Cognitive Dissonance Drives Information Avoidance
Humans experience genuine psychological distress when holding contradictory beliefs (cognitive dissonance) and will actively avoid information that contradicts their existing self-concept to maintain consistency.
Why This Is an Axiom
This represents an irreducible empirical claim about human psychology that cannot be derived from more fundamental principles. Cognitive dissonance is a basic psychological mechanism—the affective experience that arises when cognitions conflict—and the behavioral response (information avoidance) follows directly from this experience. This is foundational because it explains a wide range of otherwise puzzling behaviors: why people dismiss contradictory evidence, why belief change is difficult, and why confirmation bias persists even when people are aware of it.
Evidence and Research
Festinger's original cognitive dissonance experiments (1957) demonstrated that people alter beliefs to resolve inconsistency rather than accept contradictory evidence. Subsequent decades of research have confirmed that dissonance produces measurable psychological discomfort (increased arousal, negative affect) and motivates specific reduction strategies including selective exposure to consonant information and active avoidance of dissonant information.

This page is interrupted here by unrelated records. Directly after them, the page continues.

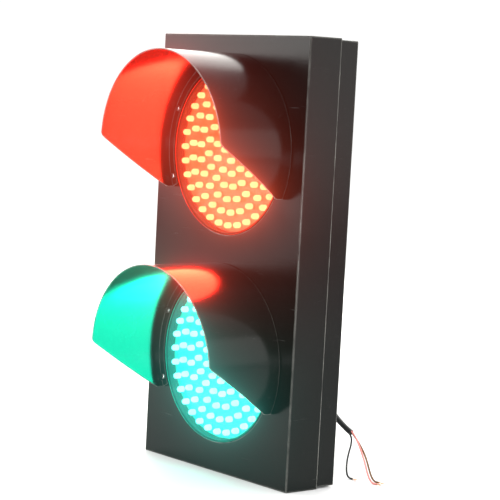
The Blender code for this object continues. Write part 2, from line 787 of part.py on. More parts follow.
def make_inner_wiring():
    """The cable inside the housing, its cores to the terminal block, and a lead to each lamp."""
    jacket_end = (-0.040, 0.018, 0.196)
    tube(
        "inner_cable",
        (
            (GLAND_X, REAR_Y + GLAND_MOUTH, GLAND_Z),
            (GLAND_X, 0.042, GLAND_Z),
            (GLAND_X, 0.0285, GLAND_Z),
            (GLAND_X, 0.0215, GLAND_Z + 0.0004),
            (-0.0203, 0.0140, 0.1245),
            (-0.0220, 0.0108, 0.1330),
            (-0.0260, 0.0105, 0.1460),
            (-0.0310, 0.0125, 0.1630),
            (-0.0360, 0.0150, 0.1800),
            jacket_end,
        ),
        CABLE_RADIUS,
        "black_sheath",
        spacing=2.2,
    )
    start_z = jacket_end[2] + 0.0006
    entry_y = TRAY_FLOOR_Y - GAP - 0.006
    entry_z = TERMINAL_Z - TERMINAL_SIZE.z / 2
    for (colour, side), offset in zip((("black", -1), ("brown", 0), ("pink", 1)), POLE_OFFSETS):
        x = TERMINAL_X + offset
        first = jacket_end[0] + side * 0.0026
        tube(
            f"inner_core_{colour}",
            (
                (first, jacket_end[1] + 0.0002, start_z + 0.0006),
                (first + side * 0.001 - 0.001, 0.0200, 0.2050),
                ((first + x) / 2, 0.0252, 0.2180),
                (x, entry_y - 0.0008, 0.2320),
                (x, entry_y, entry_z),
                (x, entry_y, entry_z + 0.005),
            ),
            CORE_RADIUS,
            f"{colour}_sheath",
        )
    top = TERMINAL_Z + TERMINAL_SIZE.z / 2
    routes = {
        "red": (
            (LEAD_HOLE_X, -0.004, LAMP_HEIGHTS["red"] - LEAD_HOLE_RISE),
            (LEAD_HOLE_X, 0.004, LAMP_HEIGHTS["red"] - LEAD_HOLE_RISE),
            (-0.0650, 0.0095, 0.3312),
            (-0.0800, 0.0110, 0.3304),
            (-0.1000, 0.0090, 0.3300),
            (-0.1135, 0.0070, 0.3270),
            (-0.1180, 0.0060, 0.3180),
            (-0.1180, 0.0070, 0.3020),
            (-0.1160, 0.0110, 0.2900),
            (-0.1060, 0.0170, 0.2830),
            (-0.0900, 0.0230, 0.2810),
            (-0.0740, 0.0280, 0.2790),
            (TERMINAL_X + POLE_OFFSETS[0], entry_y, top + 0.011),
            (TERMINAL_X + POLE_OFFSETS[0], entry_y, top + 0.003),
            (TERMINAL_X + POLE_OFFSETS[0], entry_y, top - 0.005),
        ),
        "green": (
            (LEAD_HOLE_X, -0.004, LAMP_HEIGHTS["green"] + LEAD_HOLE_RISE),
            (LEAD_HOLE_X, 0.004, LAMP_HEIGHTS["green"] + LEAD_HOLE_RISE),
            (-0.0650, 0.0095, 0.1788),
            (-0.0800, 0.0110, 0.1796),
            (-0.1000, 0.0090, 0.1800),
            (-0.1120, 0.0070, 0.1830),
            (-0.1160, 0.0060, 0.1920),
            (-0.1160, 0.0080, 0.2080),
            (-0.1160, 0.0150, 0.2260),
            (-0.1150, 0.0210, 0.2480),
            (-0.1120, 0.0220, 0.2680),
            (-0.1010, 0.0250, 0.2850),
            (-0.0840, 0.0290, 0.2930),
            (-0.0660, 0.0300, 0.2890),
            (TERMINAL_X + POLE_OFFSETS[1], entry_y, top + 0.012),
            (TERMINAL_X + POLE_OFFSETS[1], entry_y, top + 0.003),
            (TERMINAL_X + POLE_OFFSETS[1], entry_y, top - 0.005),
        ),
    }
    for colour, route in routes.items():
        tube(f"{colour}_lead", route, LEAD_RADIUS, "black_sheath")


def make_free_cable():
    """The cable outside, with its three stripped cores, whose tips lie on the floor."""
    tube("cable", CABLE_ROUTE, CABLE_RADIUS, "black_sheath", 4, 2.2)
    end = Vector(CABLE_ROUTE[-1])
    forward = (end - Vector(CABLE_ROUTE[-2])).normalized()
    start = end + forward * 0.0011
    lying = CORE_RADIUS + GAP
    routes = {
        "black": (
            start + Vector((-0.0006, -0.0016, -0.0012)),
            (0.1005, 0.0897, 0.0462),
            (0.1016, 0.0884, 0.0385),
            (0.1006, 0.0868, 0.0295),
            (0.0998, 0.0855, 0.0195),
            (0.1006, 0.0845, 0.0100),
            (0.1034, 0.0838, 0.0036),
            (0.1080, 0.0832, lying),
            (0.1140, 0.0826, lying),
        ),
        "brown": (
            start + Vector((-0.0002, 0.0019, -0.0007)),
            (0.1035, 0.0945, 0.0462),
            (0.1100, 0.0955, 0.0392),
            (0.1163, 0.0962, 0.0312),
            (0.1218, 0.0967, 0.0220),
            (0.1263, 0.0970, 0.0125),
            (0.1308, 0.0972, 0.0050),
            (0.1362, 0.0973, lying),
            (0.1425, 0.0973, lying),
        ),
        "pink": (
            start + Vector((0.0009, -0.0001, 0.0019)),
            (0.1062, 0.0912, 0.0478),
            (0.1130, 0.0906, 0.0405),
            (0.1192, 0.0901, 0.0320),
            (0.1250, 0.0897, 0.0228),
            (0.1300, 0.0894, 0.0130),
            (0.1350, 0.0892, 0.0052),
            (0.1408, 0.0890, lying),
            (0.1475, 0.0888, lying),
        ),
    }
    for colour, route in routes.items():
        tube(f"core_{colour}", route, CORE_RADIUS, f"{colour}_sheath")


clear_scene()
parts = make_collection("traffic_signal_head")
cutters = make_collection("cutters")
cover_axis = bpy.data.objects.new("cover_hinge_axis", None)
cover_axis.location = (HINGE_X, HINGE_Y, HEIGHT / 2)
parts.objects.link(cover_axis)

make_cover(cover_axis)
make_seal(cover_axis)
make_tray()
for hinge, hinge_height in HINGE_HEIGHTS.items():
    make_hinge(hinge, hinge_height, cover_axis)
make_lid_screw("top", HEIGHT, UPWARDS)
make_lid_screw("bottom", 0.0, DOWNWARDS)
for lamp_colour, lamp_height in LAMP_HEIGHTS.items():
    make_lamp(lamp_colour, lamp_height, cover_axis)
make_terminal_block()
make_gland()
make_inner_wiring()
make_free_cable()
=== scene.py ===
"""Looks for the LED traffic signal head: red over green, in a black sheet steel housing.

Metres, +Z up, +X right as seen from the front, and the lamps face -Y. Sizes and places are read
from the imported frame, and from the cable routes that the design file lists too.
"""

import json
import math

import bmesh
import bpy
from mathutils import Matrix, Vector


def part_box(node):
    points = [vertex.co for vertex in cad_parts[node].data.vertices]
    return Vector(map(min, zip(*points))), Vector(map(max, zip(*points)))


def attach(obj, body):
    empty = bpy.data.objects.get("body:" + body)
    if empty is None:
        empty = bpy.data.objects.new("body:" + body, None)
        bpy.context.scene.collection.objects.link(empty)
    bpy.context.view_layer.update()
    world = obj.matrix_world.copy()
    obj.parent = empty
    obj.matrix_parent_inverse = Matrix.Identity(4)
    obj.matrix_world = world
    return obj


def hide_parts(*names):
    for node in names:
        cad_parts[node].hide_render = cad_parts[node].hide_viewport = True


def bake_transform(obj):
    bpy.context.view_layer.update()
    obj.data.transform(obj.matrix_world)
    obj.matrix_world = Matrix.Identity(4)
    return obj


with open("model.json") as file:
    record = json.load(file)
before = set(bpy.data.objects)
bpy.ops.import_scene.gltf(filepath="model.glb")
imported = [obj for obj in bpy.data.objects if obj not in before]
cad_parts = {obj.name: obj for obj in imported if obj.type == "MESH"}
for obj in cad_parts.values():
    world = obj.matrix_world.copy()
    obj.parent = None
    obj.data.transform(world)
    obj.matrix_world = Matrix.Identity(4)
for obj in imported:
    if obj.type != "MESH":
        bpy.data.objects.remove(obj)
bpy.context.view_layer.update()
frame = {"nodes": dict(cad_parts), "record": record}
NODES = frame["nodes"]

# ---------------- places taken from the frame

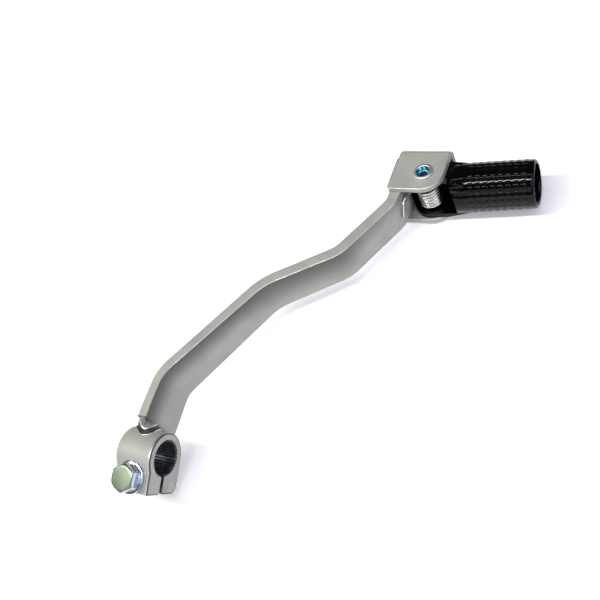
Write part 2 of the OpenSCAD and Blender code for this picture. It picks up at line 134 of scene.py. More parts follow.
# %% Silver paint
silver_paint, tree, shader, place = finish_of("silver_wheel_paint", Metallic=0.35, Roughness=0.65, Coat_Weight=0.08,
                                              Coat_Roughness=0.4)
clouds = node(tree, "ShaderNodeTexNoise", {"Scale": 1 / (9 * MM), "Detail": 3.0}, {"Vector": place}).outputs["Fac"]
painted_shade_share = node(tree, "ShaderNodeAttribute", attribute_name="painted_shade_on_bar_side").outputs["Fac"]
full = node(tree, "ShaderNodeValToRGB", links={"Fac": clouds}, stops=((0.3, "A3A49E"), (0.7, "AFB0A9")))
# Painted shade: the attribute mixes in a darker colour below the bar's top edge, where shade falls.
tone = node(tree, "ShaderNodeMix", {"B": paint("635F5C")}, {"Factor": painted_shade_share, "A": full.outputs["Color"]},
            data_type="RGBA")
tree.links.new(tone.outputs["Result"], shader.inputs["Base Color"])
rough = node(tree, "ShaderNodeMapRange", {"To Min": 0.62, "To Max": 0.74}, {"Value": clouds})
tree.links.new(rough.outputs["Result"], shader.inputs["Roughness"])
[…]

Neuroscience research shows that processing belief-inconsistent information activates brain regions associated with negative affect and threat detection. Importantly, the second member of this cluster—about procrastination as mood repair—represents a specific application of the same principle: avoiding tasks that threaten self-concept (e.g., "I'm competent") reduces immediate distress.
Curriculum Connection
This axiom grounds the entire curriculum's approach to belief change and intellectual development. It explains why simply presenting better evidence rarely changes minds, why creating psychological safety is prerequisite to learning, and why effective pedagogy must address emotional barriers before cognitive ones. It predicts that curriculum design must minimize dissonance triggers during initial learning while gradually building capacity to tolerate cognitive conflict—a principle underlying the curriculum's scaffolded approach to challenging existing mental models.